MeshUp: Stateless Cache Side-channel Attack on CPU Mesh

Cache side-channel attacks lead to severe security threats to the settings where a CPU is shared across users, e.g., in the cloud. The majority of attacks rely on sensing the micro-architectural state changes made by victims, but this assumption can be invalidated by combining spatial (e.g., Intel CAT) and temporal isolation. In this work, we advance the state of cache side-channel attacks by showing stateless cache side-channel attacks on server-grade CPUs, that can bypass both spatial and temporal isolation. Unlike stateful cache side-channel attacks that rely on the timing difference between a cache hit or miss, our attack exploits the timing difference caused by the interconnect congestion. Specifically, to complete cache transactions, for Intel server CPUs, which use non-inclusive and mesh interconnect, cache lines would travel across cores via the CPU mesh and UPI interconnects.
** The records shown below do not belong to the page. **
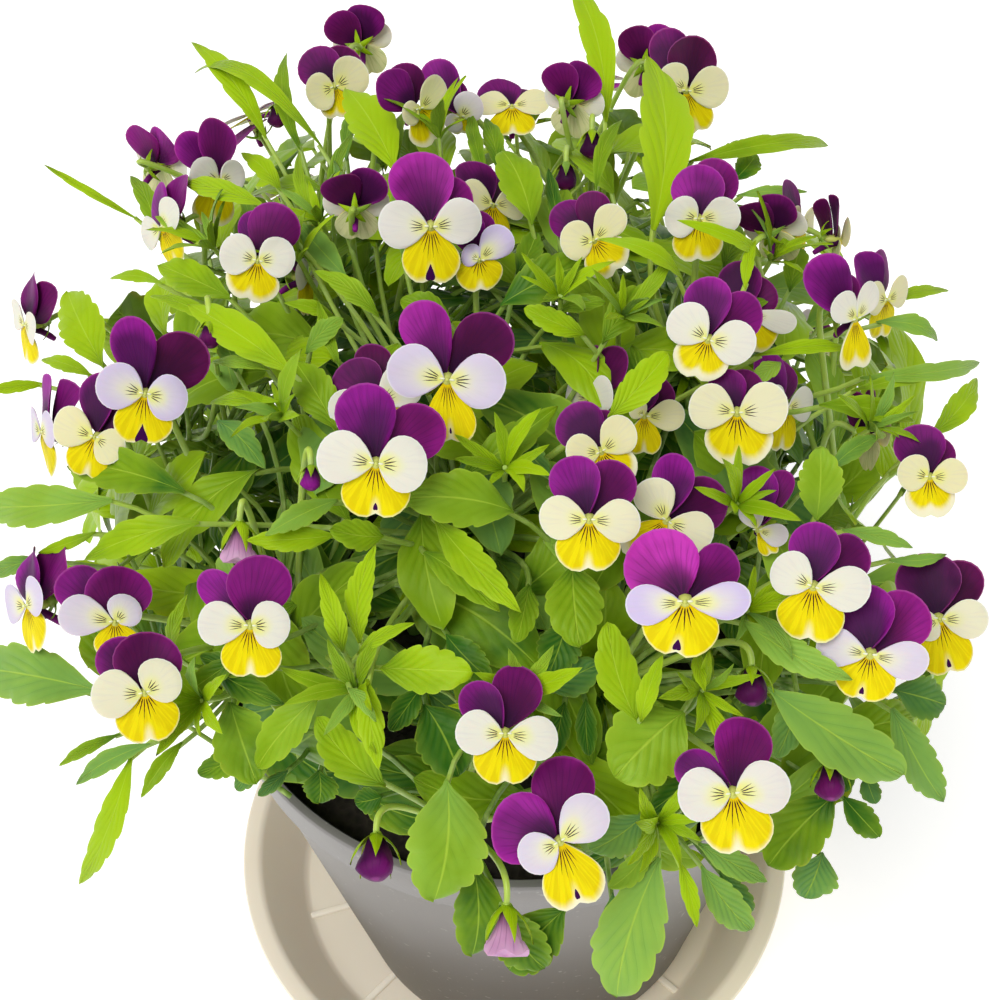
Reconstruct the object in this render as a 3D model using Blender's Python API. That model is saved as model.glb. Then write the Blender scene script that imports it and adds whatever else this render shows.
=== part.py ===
"""A potted horned violet: a grey plastic pot in a cream saucer, filled with soil, from which leafy stems
rise to a dome of leaves and two-coloured blooms. Metres, +Z up; the origin is under the middle of the
saucer."""

import math
import random
from collections import namedtuple

import bmesh
import bpy
from mathutils import Matrix, Vector
from mathutils.bvhtree import BVHTree

MM = 0.001
FIT_GAP = 0.3 * MM
TURNED_SIDES = 24
SMOOTH_ANGLE = math.radians(35)

# Driving dimensions of the saucer
SAUCER_RADIUS = 98.6 * MM
SAUCER_HEIGHT = 21 * MM
SAUCER_FLOOR_RADIUS = 80 * MM
SAUCER_LIP = 4 * MM
SAUCER_WALL = 1.8 * MM
RIB_HEIGHT = 1.2 * MM
RIB_WIDTH = 2 * MM
RIB_COUNT = 12
RIB_INNER_RADIUS = 24 * MM
RIB_OUTER_RADIUS = 78 * MM

# Driving dimensions of the pot, which stands a little off the saucer's middle
POT_AT = Vector((5 * MM, -7.5 * MM, 0))
POT_RADIUS = 90 * MM
POT_FOOT_RADIUS = 62 * MM
POT_RIM_Z = 156 * MM
POT_FOOT_Z = SAUCER_WALL + RIB_HEIGHT + FIT_GAP
POT_WALL = 1.8 * MM
POT_FLOOR = 2.4 * MM
COLLAR_HEIGHT = 17 * MM
COLLAR_STEP = 1.8 * MM
COLLAR_DRAFT = 1.6 * MM
COLLAR_Z = POT_RIM_Z - COLLAR_HEIGHT
UNDER_COLLAR_RADIUS = POT_RADIUS - COLLAR_STEP - COLLAR_DRAFT
RIM_ROUND = 1 * MM
FOOT_RING_HEIGHT = 2 * MM
FOOT_RING_WIDTH = 4 * MM
DRAIN_COUNT = 5
DRAIN_RADIUS = 5 * MM
DRAIN_CIRCLE = 36 * MM
DRAIN_CUT = 10 * MM

# Driving dimensions of the soil and the stems' holes in it
SOIL_Z = 142 * MM
SOIL_SLOPE = 4 * MM
SOIL_CROWN = 1 * MM
SOIL_BUMPS = 1.2 * MM
HOLE_DEPTH = 16 * MM
HOLE_RADIUS = 3.0 * MM
HOLE_CUT = 20 * MM

# The dome of the plant: a rounded box of these half widths, in which |x|^n + |y|^n + |z|^n is 1
DOME_AT = Vector((3 * MM, 0, 155 * MM))
DOME_RADII = Vector((140 * MM, 150 * MM, 150 * MM))
DOME_POWER = 2.6
HEART_DEPTH = 40 * MM

# Where the photograph was taken from. A place on the plant is read there in pixels, to the right and down
# from the picture's corner, and lies on the dome unless it is lifted towards the viewer
VIEW_AIM = Vector((0, -7.5 * MM, 209 * MM))
VIEW_DISTANCE = 442 * MM
VIEW_ELEVATION = math.radians(47.4)
VIEW_ROLL = math.radians(-2.3)
VIEW_FOCAL = 1600
VIEW_MIDDLE = 500
VIEW_NEAREST = 0.26
VIEW_STEP = 1 * MM
VIEW_STEPS = 260

BACK = Vector((0, -math.cos(VIEW_ELEVATION), math.sin(VIEW_ELEVATION)))
EYE = VIEW_AIM + VIEW_DISTANCE * BACK
LEVEL_RIGHT = Vector((1, 0, 0))
LEVEL_UP = LEVEL_RIGHT.cross(-BACK)
RIGHT = math.cos(VIEW_ROLL) * LEVEL_RIGHT + math.sin(VIEW_ROLL) * LEVEL_UP
UP = math.cos(VIEW_ROLL) * LEVEL_UP - math.sin(VIEW_ROLL) * LEVEL_RIGHT

# A bloom's proportions, as shares of its width across the two side petals. The petals run anticlockwise
Petal = namedtuple("Petal", "look angle length width depth tilt notch")
PETALS = (
    Petal("petal_white", 6, 0.53, 0.50, 0.040, 3, 0.0),
    Petal("petal_purple", 63, 0.67, 0.58, -0.085, -15, 0.0),
    Petal("petal_purple", 115, 0.69, 0.60, -0.040, -9, 0.0),
    Petal("petal_white", 174, 0.53, 0.50, 0.040, 3, 0.0),
    Petal("petal_yellow", 270, 0.58, 0.60, -0.015, 0, 0.08),
)
PETAL_OUTLINE = ((0.36, 0.38), (0.72, 0.50), (0.98, 0.24))
PLAIN_OUTLINE = ((0.42, 0.44), (0.88, 0.40))
PETAL_MIDDLE = 0.52
PETAL_SWELL = 0.03
ROOT_REACH = 0.085
ROOT_WIDTH = 0.032
THROAT_FRONT = 0.1
SPUR_TIP = Vector((0, -0.24, -0.36))
CALYX_DEPTH = 0.25
CALYX_FRONT = 0.04
CALYX_HEIGHT = 0.03
HOOK_DEPTH = 0.42
HOOK_RISE = 0.02
SEPAL_COUNT = 5
SEPAL_LENGTH = 0.27
SEPAL_NOTCH = 0.06
SEPAL_SWEEP = 0.02
BUD_RINGS = ((-0.30, 0.07), (-0.02, 0.26), (0.30, 0.19))
BUD_BACK = -0.34
BUD_FRONT = 0.55
BUD_SIDES = 5
BUD_NOD = 62
BUD_SCALE = 1.6

BLADE_THICKNESS = 1.2 * MM
BLOOM_SMALLEST = 16 * MM
BLOOM_LARGEST = 26 * MM
STALK_RADIUS = 0.8 * MM
STALK_LENGTH = 42 * MM
STALK_ARCH = 0.12
SHOOT_RADIUS = 1.3 * MM
STEM_RADIUS = 2.4 * MM
STEM_RISE = 14 * MM
PETIOLE_WIDTH = 0.8 * MM

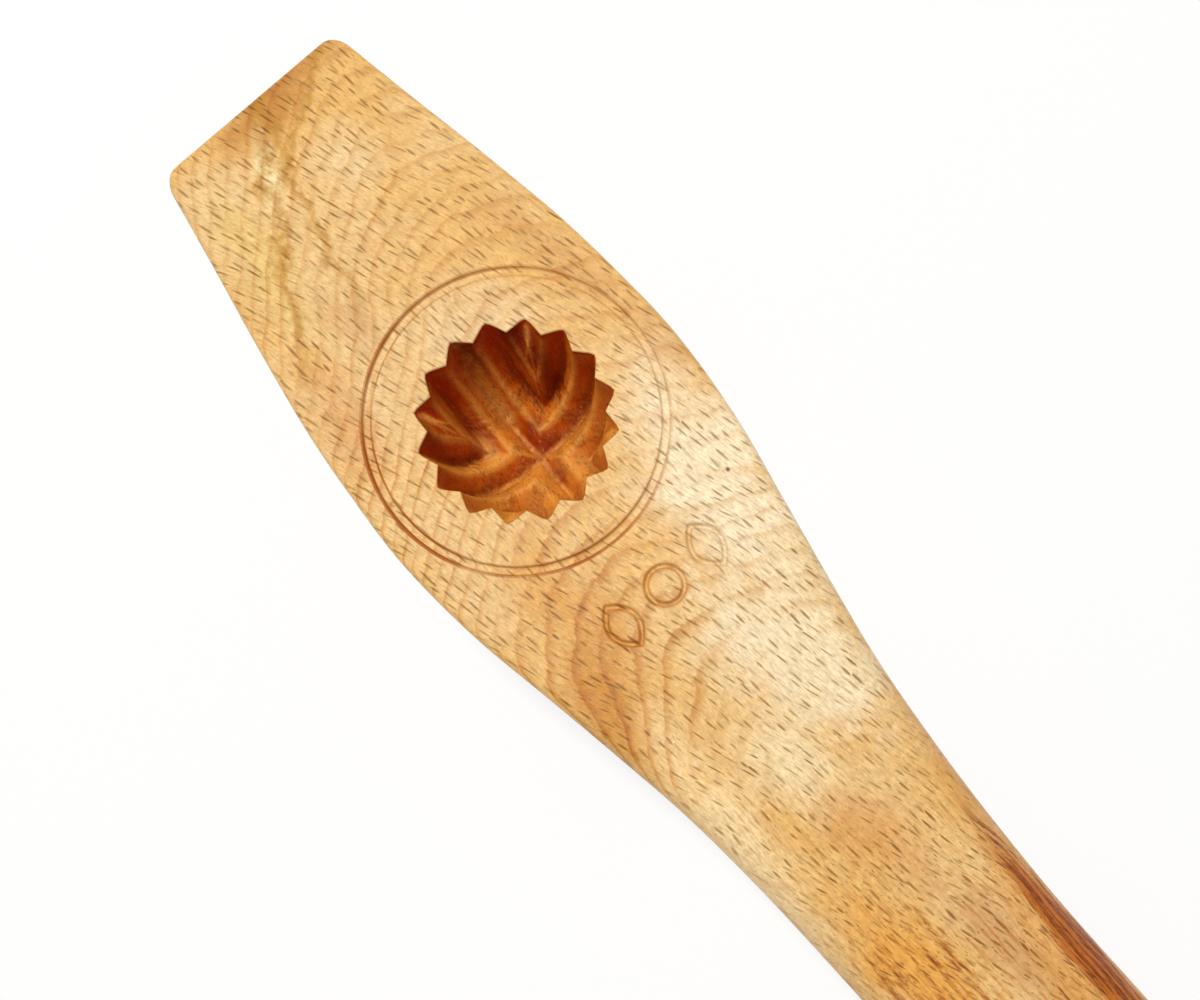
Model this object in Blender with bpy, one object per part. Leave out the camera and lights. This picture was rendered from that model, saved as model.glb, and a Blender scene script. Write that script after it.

Nonetheless, the interconnects are shared by all cores, and cache isolation does not segregate the traffic. An attacker can generate traffic to contend with a victim on a link, measure the extra delay, deduce the memory access pattern of the victim’s program, and infer its sensitive data. Based on this idea, we implement MESHUP, a stateless cache side-channel against mesh interconnect, and test it against the existing RSA implementations of JDK for the cross-core attack and application fingerprinting for the the cross-CPU attack. We found the RSA private key used by a victim process can be partially recovered and the co-running application can be inferred at high accuracy.